Great Bibliographies as a Source of Data for the Humanities – NLP in the Analysis of Gender of Book Authors in German Countries and in Poland (1801-2021)
Adam Pawłowski | Tomasz Walkowiak
Proceedings of the 7th Joint SIGHUM Workshop on Computational Linguistics for Cultural Heritage, Social Sciences, Humanities and Literature

The subject of this article is the application of NLP and text-mining methods to the analysis of two large bibliographies: Polish one, based on the catalogs of the National Library in Warsaw, and the other German one, created by Deutsche Nationalbibliothek.

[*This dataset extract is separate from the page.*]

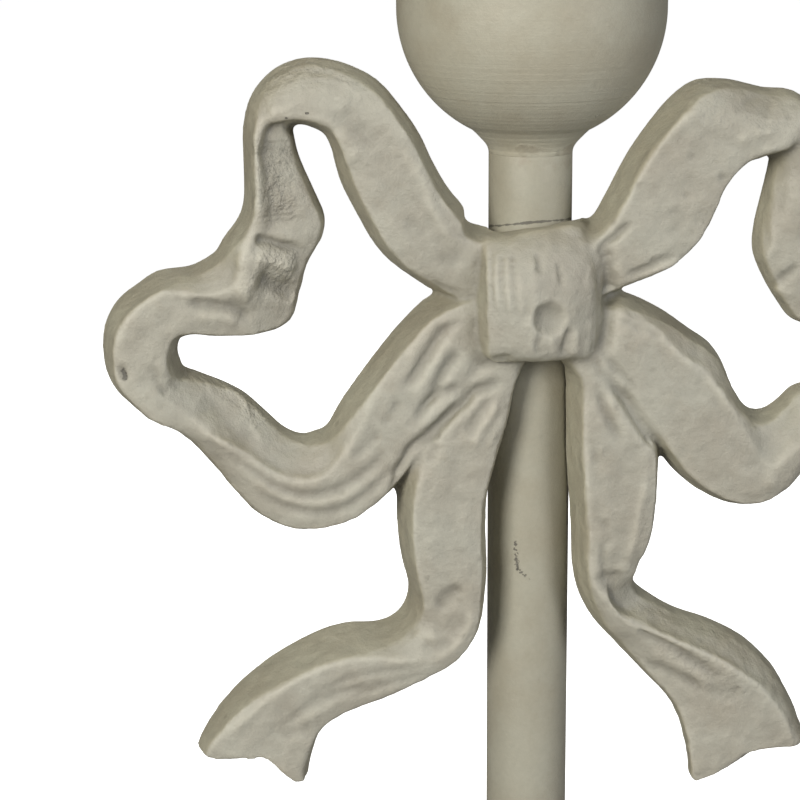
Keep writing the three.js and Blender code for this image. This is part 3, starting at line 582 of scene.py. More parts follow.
# strokes worked into the face of the bow: height in mm, below zero a groove, half its width in mm, and
# x, z of each point of its line in the plane of the ribbons' front as the camera sees it, z from the
# knot's middle
leftLoopStrokes = [
    (0.35, 0.9, -39.6, 31.4, -41.1, 31.4, -43.2, 30.3, -44.7, 28.8, -45.8, 26.4, -46.4, 23.4, -46.4, 19.6,
     -46, 16.2, -45.6, 12, -46.8, 10.5, -48.1, 8.9, -48.7, 7, -48.9, 4.7, -49.4, 2.4, -50.4, 0.5),
    (-0.7, 2.4, -43.1, 26.7, -43.3, 23.7, -42.8, 19.5, -42.1, 15.7, -42.4, 12.7),
    (-0.9, 0.8, -44.6, 27.8, -41.5, 28.2, -38.6, 28.2),
    (-1.1, 0.8, -46.6, 10.5, -44.9, 10.1, -42.6, 9.4, -38.8, 8.4),
    (0.9, 1.5, -47.2, 7.8, -44.9, 7.1, -42.7, 6.5, -40, 5.3),
    (-1.1, 1.4, -46.5, 4.1, -44.3, 2.9, -41.6, 2, -40.1, 0.8),
    (0.9, 1.5, -48.7, 8.6, -47.4, 6.6, -47.3, 4.3, -48.3, 2, -49.8, 0.5),
    (0.3, 0.8, -69.1, -9.6, -69.3, -7.3, -68.2, -4.2, -66.4, -1.5, -64.1, 0.4, -61.4, 1.7, -58.7, 1.8,
     -55.7, 1, -52.7, 0.5, -50, -0.3),
    (-0.95, 1.2, -58, 0.1, -55.4, 0.2, -52.7, -0.4, -50.4, -0.9, -48.6, -1.9, -47.4, -3.1),
    (0.35, 1.3, -56.9, -2.1, -53.5, -2.2, -50.8, -2.2, -49.3, -3),
    (-0.3, 0.6, -64.2, -9.3, -63.5, -11.3, -62.4, -13.7, -61.1, -15.3),
    (-0.22, 0.5, -62.8, -8.2, -63.1, -10.2, -62.2, -12.5),
    (-0.7, 0.8, -68.6, -10.9, -68.3, -11.7),
    (0.35, 1, -23.1, 25.3, -20.8, 21.8, -19.1, 18.7, -18.1, 15.3, -16.2, 11.8, -14.3, 8.2),
    (-0.16, 0.5, -42.9, 36.1, -40.6, 37.2, -37.6, 37.3, -34.6, 36.9, -32, 37.4),
    (-0.14, 0.5, -44.4, 34.3, -42.2, 35.7, -38.8, 36.4),
    (-0.14, 0.5, -37.7, 35.7, -34.7, 35.2, -32.8, 34.5),
    (-0.4, 2.4, -32.8, 31.5, -29.5, 28, -26.5, 24.6),
    (0.3, 1.9, -33.3, 28.1, -31.4, 25.4, -29.5, 22.7),
    (-0.3, 1.4, -17, 6, -15.1, 6.5, -13.3, 5.9),
    (-0.35, 0.7, -18.2, 2.5, -15.9, 1.6, -13.3, 0.6),
    (-0.25, 1.5, -22.4, 12.3, -20.4, 11.5, -19.3, 9.9),
    (-0.95, 0.9, -13.3, -3.9, -15.9, -5.4, -17.6, -7.5, -19.2, -10.1, -21.1, -13, -22.5, -15.2),
    (-0.85, 0.8, -13.3, -9.2, -15.3, -11.2, -16.7, -13.7, -18, -16.5, -19.8, -18.8),
    (0.35, 0.9, -13.3, -6.7, -15.9, -8.5, -17.4, -10.9, -19, -13.7, -20.6, -16.4),
    (0.3, 0.9, -17, -3, -18.6, -5, -20.5, -7.7, -22.5, -10.8),
    (-0.7, 0.8, -13, -14.9, -15.3, -15.4, -17.2, -16.5, -19.5, -18.8, -20.9, -20.7),
    (0.3, 0.9, -12.5, -16.6, -15.3, -18, -17.6, -20.3, -20, -22.1),
    (-1.3, 1, -6, -13.9, -8.3, -14.8, -11.1, -15.9, -13, -18, -15.3, -19.9, -18.3, -22.9, -21.2, -25.2,
     -23.3, -28.8, -23.7, -30.2, -24.2, -32.1),
    (0.35, 0.8, -59.1, -19.6, -56.4, -21.8, -53.3, -22.9, -50.5, -24.1, -48.3, -25.6, -46, -27.7,
     -43.3, -29.2, -40.5, -30, -37.7, -30, -35.4, -29.1, -33.5, -27, -31.6, -24.7, -29.7, -21.4, -28.1, -18.1,
     -26.4, -14.8),
    (-0.5, 0.9, -51.5, -24.8, -48.8, -27.3, -46, -29.5, -42.8, -31.5, -39.1, -32.5, -35.9, -32.3,
     -33.1, -31.4, -29.8, -29.5, -27, -27.2, -25.1, -24.9),
    (-0.45, 0.8, -47, -31.9, -43.3, -34, -39.6, -35.3, -35.9, -35.7, -32.7, -35, -28.9, -32.7, -26.1, -30.1,
     -24.2, -27.8),
    (0.25, 0.9, -49.7, -27.5, -46.5, -30.2, -42.9, -32.7, -39.2, -33.9, -35.4, -33.9, -32.2, -32.8,
     -28.9, -30.8),
    (-0.6, 1.9, -55.8, -15.5, -52.7, -18.4, -49.6, -21.3, -46.8, -23.8),
    (0.3, 0.6, -47.7, -19.9, -46.8, -21.9, -46.1, -23.1),
    (0.3, 0.6, -52.1, -13.7, -49.4, -15.6, -48.1, -18),
    (-0.28, 0.8, -26.5, -21.5, -28.4, -23.8, -31.2, -27.1),
    (-0.25, 0.7, -23.7, -17.7, -25.5, -20.5),
]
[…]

The data in both collections are stored in MARC 21 format, allowing the selection of relevant fields that are used for further processing (basically author, title, and date). The volume of the Polish corpus (after filtering out non-relevant or incomplete items) includes 1.4 mln of records, and that of the German corpus 7.5 mln records. The time span of both bibliographies extends from 1801 to 2021. The aim of the study is to compare the gender distribution of book authors in Polish and German databases over more than two centuries. The proportions of male and female authors since 1801 were calculated automatically, and NLP methods such as document vector embedding based on deep BERT networks were used to extract topics from titles. The gender of the Polish authors was recognized based on the morphology of the first names, and that of the German authors based on a predefined list. The study found that the proportion of female authors has been steadily increasing both in Poland and in German countries (currently around 43%). However, the topics of women’s and men’s writings invariably remain different since 1801.